The Great Lover is a 1931 American pre-Code romantic drama film directed by Harry Beaumont and starring Adolphe Menjou and Irene Dunne. The supporting cast includes Ernest Torrence, Neil Hamilton and Olga Baclanova. It as produced and distributed by Metro-Goldwyn-Mayer and based on the 1915 The Great Lover by Leo Ditrichstein. Dunne was loaned from RKO for the film.

==Plot==
Jean Paurel is a famous opera star, who agrees to help Diana Page her career, in order to take advantage of her.
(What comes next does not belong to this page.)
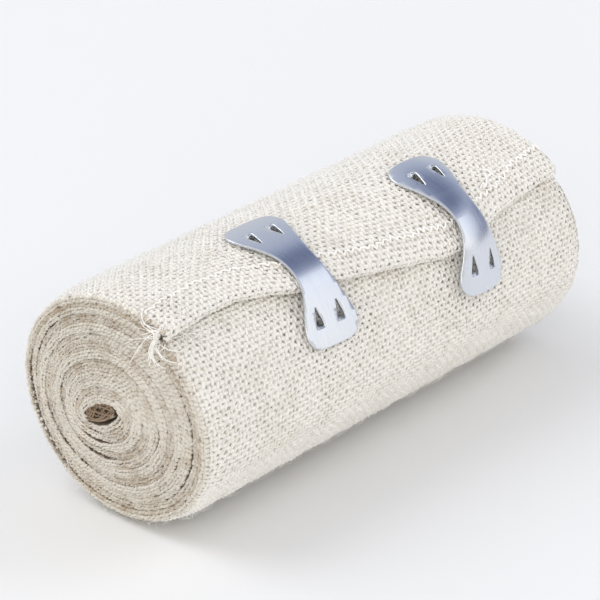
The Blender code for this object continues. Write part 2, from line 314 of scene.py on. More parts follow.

But instead he finds himself falling in love with her.

==Cast==
- Adolphe Menjou as Jean Paurel
- Irene Dunne as Diana Page
- Ernest Torrence as Potter
- Neil Hamilton as Carlo
- Olga Baclanova as Savarova
- Cliff Edwards as Finney
- Hale Hamilton as Stapleton
- Roscoe Ates as Rosco
- Herman Bing as Losseck
- Elsa Janssen as Madam Neumann Baumbach
- Lilian Bond as Mrs. Loring

==Production==
An earlier version, also based on the 1915 play, was The Great Lover (1920), starring John Sainpolis and Claire Adams.

The 1949 film The Great Lover starring Bob Hope was similar in title only.

==Bibliography==
- Gehring, Wes D. Irene Dunne: First Lady of Hollywood. Scarecrow Press, 2006.
- Goble, Alan. The Complete Index to Literary Sources in Film. Walter de Gruyter, 1999.